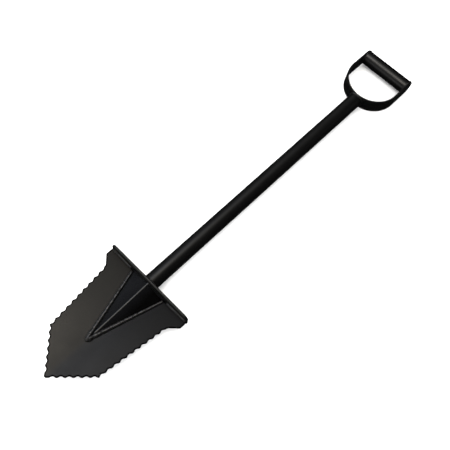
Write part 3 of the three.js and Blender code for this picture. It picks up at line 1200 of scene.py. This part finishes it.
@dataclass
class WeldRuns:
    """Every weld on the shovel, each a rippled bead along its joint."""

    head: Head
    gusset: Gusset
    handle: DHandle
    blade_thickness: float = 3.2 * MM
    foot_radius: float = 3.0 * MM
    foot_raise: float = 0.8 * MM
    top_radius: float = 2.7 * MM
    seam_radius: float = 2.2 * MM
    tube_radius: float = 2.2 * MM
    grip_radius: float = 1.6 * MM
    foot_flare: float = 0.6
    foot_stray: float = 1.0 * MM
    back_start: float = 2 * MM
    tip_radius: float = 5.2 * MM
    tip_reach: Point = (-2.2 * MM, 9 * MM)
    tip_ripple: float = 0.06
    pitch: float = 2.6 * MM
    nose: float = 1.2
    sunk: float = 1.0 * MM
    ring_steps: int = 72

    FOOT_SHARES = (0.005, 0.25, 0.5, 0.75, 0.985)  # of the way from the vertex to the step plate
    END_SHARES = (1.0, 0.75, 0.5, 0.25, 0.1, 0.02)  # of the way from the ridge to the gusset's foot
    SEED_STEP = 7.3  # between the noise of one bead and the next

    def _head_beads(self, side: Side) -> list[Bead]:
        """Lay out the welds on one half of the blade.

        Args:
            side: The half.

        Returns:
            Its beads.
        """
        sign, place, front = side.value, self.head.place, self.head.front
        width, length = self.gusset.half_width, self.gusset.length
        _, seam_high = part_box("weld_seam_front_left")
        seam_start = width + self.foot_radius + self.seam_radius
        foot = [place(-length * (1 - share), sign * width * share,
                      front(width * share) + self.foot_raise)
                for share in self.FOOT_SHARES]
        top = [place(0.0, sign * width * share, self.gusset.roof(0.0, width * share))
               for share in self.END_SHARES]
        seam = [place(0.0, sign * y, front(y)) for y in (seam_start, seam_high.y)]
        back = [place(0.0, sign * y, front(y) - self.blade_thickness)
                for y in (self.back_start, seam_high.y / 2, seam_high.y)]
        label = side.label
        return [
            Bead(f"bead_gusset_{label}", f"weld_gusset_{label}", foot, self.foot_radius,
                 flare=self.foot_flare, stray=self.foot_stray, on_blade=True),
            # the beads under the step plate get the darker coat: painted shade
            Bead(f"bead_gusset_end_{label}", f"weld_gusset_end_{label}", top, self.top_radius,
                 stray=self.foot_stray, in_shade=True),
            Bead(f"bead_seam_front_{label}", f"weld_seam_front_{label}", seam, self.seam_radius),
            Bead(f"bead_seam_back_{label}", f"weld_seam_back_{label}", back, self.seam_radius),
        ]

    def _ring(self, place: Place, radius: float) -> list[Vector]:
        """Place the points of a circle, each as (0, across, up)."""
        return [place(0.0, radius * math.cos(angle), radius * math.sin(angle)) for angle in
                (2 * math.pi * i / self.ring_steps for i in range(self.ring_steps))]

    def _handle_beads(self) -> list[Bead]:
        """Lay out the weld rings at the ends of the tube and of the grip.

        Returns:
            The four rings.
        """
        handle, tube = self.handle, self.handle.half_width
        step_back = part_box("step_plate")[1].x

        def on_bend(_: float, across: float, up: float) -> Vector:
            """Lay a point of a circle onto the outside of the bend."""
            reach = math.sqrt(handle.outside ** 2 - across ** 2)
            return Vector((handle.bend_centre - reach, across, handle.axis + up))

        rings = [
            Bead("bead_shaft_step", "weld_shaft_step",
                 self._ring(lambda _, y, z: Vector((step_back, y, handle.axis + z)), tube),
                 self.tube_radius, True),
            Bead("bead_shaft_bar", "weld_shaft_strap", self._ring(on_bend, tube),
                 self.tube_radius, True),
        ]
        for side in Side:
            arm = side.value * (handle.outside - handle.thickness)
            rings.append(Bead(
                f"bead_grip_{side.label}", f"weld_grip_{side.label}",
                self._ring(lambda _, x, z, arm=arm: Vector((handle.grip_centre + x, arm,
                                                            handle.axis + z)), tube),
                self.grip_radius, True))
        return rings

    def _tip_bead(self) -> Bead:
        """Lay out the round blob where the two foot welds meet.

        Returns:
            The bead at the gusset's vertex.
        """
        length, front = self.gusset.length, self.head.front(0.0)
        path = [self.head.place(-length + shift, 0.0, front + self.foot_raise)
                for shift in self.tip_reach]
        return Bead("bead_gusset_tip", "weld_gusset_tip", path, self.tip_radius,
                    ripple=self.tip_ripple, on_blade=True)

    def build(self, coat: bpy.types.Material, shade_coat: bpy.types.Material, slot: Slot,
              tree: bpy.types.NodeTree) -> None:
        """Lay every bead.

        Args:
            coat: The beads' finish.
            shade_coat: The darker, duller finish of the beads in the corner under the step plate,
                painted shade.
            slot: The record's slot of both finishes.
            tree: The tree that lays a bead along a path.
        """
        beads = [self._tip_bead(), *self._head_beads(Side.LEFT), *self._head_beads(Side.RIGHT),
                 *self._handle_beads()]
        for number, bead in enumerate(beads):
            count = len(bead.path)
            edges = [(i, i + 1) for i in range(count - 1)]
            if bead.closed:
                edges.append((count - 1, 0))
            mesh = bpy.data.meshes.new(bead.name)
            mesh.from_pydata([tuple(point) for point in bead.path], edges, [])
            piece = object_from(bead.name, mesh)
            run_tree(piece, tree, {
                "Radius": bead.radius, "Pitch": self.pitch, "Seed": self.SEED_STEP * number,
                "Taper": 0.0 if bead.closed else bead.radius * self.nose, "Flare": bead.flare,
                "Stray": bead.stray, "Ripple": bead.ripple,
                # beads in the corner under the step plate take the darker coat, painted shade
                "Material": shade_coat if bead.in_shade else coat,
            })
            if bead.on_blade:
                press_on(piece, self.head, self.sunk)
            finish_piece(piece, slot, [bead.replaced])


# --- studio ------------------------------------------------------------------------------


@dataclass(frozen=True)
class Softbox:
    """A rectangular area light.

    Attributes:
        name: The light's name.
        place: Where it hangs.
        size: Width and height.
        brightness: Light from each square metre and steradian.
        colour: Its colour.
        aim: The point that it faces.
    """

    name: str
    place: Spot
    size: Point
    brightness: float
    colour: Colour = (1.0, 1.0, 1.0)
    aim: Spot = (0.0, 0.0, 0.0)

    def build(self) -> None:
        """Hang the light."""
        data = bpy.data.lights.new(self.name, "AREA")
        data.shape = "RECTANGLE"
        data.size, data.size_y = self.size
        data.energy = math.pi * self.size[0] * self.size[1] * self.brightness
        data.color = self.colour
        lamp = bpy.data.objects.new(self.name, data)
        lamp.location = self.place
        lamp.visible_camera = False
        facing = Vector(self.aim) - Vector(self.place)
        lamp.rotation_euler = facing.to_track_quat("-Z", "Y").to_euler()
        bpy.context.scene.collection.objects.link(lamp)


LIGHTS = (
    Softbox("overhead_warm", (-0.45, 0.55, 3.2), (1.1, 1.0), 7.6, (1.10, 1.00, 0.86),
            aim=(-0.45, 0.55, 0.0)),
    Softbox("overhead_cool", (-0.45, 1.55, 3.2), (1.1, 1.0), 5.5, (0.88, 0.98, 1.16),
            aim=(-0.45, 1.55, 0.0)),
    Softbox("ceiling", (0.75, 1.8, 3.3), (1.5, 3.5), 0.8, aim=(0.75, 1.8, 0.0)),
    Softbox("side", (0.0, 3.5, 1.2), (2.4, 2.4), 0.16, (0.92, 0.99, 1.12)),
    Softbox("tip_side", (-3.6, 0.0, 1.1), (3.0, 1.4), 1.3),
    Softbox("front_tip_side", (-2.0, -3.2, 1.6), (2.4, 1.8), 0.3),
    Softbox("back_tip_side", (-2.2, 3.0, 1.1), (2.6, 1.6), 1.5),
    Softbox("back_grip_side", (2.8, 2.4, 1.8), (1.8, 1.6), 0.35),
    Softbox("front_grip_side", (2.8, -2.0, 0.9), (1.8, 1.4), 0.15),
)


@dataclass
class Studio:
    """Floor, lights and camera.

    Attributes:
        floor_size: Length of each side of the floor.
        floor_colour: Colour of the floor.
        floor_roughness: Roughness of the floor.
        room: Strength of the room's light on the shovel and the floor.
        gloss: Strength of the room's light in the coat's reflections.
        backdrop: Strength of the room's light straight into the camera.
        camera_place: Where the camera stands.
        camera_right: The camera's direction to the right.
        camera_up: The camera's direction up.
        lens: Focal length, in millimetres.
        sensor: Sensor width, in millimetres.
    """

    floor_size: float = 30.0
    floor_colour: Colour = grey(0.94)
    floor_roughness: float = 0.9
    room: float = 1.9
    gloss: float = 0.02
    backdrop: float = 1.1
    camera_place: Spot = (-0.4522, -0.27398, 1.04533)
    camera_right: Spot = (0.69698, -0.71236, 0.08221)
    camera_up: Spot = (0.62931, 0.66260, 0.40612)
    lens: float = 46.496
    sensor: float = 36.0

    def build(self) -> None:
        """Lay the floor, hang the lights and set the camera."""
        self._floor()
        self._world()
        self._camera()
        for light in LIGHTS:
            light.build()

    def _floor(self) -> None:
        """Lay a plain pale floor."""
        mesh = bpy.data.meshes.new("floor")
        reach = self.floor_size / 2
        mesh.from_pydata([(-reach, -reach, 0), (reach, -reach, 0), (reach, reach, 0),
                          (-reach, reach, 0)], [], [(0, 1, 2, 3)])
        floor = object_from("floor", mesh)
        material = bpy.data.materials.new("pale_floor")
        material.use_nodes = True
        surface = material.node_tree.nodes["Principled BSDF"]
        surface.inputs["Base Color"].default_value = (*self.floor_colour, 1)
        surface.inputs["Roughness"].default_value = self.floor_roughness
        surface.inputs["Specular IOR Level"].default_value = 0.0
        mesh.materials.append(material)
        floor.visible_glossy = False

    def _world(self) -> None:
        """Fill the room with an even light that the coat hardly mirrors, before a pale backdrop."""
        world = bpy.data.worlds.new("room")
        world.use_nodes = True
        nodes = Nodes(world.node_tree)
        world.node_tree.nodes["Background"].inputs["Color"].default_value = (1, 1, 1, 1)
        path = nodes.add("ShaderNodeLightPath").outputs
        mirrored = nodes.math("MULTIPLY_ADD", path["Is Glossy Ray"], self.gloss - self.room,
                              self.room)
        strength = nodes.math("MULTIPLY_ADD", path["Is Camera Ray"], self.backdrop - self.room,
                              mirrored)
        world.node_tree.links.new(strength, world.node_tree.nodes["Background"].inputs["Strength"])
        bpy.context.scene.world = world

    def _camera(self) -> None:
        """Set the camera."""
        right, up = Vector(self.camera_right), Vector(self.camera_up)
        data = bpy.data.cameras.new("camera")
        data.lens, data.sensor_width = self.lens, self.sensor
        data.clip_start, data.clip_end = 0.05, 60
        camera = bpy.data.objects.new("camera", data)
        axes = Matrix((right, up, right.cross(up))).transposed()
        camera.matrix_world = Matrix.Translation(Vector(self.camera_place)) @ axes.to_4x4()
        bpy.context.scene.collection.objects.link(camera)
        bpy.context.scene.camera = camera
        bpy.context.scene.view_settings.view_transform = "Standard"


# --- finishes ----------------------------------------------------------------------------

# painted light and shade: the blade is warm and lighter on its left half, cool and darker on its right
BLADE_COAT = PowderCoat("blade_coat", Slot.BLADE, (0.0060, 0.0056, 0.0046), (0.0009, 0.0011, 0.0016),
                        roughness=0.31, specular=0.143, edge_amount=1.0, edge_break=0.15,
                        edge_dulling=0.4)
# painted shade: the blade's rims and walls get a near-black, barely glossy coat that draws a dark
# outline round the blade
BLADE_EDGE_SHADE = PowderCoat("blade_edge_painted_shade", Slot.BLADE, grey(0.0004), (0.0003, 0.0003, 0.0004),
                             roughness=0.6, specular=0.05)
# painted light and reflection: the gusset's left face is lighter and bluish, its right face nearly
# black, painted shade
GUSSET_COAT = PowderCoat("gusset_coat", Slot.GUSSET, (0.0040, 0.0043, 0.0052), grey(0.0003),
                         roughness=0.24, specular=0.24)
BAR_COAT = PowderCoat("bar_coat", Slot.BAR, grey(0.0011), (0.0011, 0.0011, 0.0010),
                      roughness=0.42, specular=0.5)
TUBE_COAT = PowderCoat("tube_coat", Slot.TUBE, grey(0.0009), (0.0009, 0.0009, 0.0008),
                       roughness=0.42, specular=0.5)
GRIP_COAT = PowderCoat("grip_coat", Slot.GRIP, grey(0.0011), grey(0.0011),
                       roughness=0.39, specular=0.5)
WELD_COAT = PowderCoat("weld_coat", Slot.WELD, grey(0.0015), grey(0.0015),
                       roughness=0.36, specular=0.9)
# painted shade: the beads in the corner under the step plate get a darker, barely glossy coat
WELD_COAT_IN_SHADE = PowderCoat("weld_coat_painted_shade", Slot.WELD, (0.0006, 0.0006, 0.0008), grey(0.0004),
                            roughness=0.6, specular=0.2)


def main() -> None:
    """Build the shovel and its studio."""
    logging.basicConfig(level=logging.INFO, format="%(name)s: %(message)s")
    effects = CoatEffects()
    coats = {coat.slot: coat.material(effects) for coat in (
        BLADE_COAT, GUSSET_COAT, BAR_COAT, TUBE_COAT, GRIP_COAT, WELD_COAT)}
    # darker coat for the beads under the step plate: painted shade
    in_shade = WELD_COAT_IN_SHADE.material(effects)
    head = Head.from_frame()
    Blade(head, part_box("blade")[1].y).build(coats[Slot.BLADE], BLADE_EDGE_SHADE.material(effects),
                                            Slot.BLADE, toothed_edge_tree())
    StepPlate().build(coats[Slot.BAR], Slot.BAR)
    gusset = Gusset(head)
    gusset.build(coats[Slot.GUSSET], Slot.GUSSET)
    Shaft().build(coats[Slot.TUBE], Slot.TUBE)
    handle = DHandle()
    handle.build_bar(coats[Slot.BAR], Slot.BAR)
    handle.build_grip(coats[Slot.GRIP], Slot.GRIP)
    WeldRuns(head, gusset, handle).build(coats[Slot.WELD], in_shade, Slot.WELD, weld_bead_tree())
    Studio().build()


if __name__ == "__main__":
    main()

TASK DESCRIPTION:
Starting at the first line of the material above, reproduce each line exactly up to and including the line with "weld on the".

ANSWER TO THIS PROBLEM:
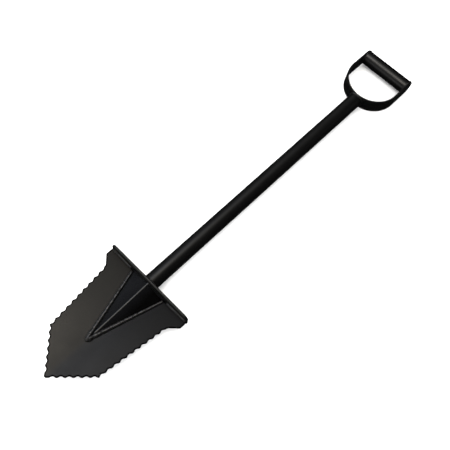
Write part 3 of the three.js and Blender code for this picture. It picks up at line 1200 of scene.py. This part finishes it.
@dataclass
class WeldRuns:
    """Every weld on the shovel, each a rippled bead along its joint."""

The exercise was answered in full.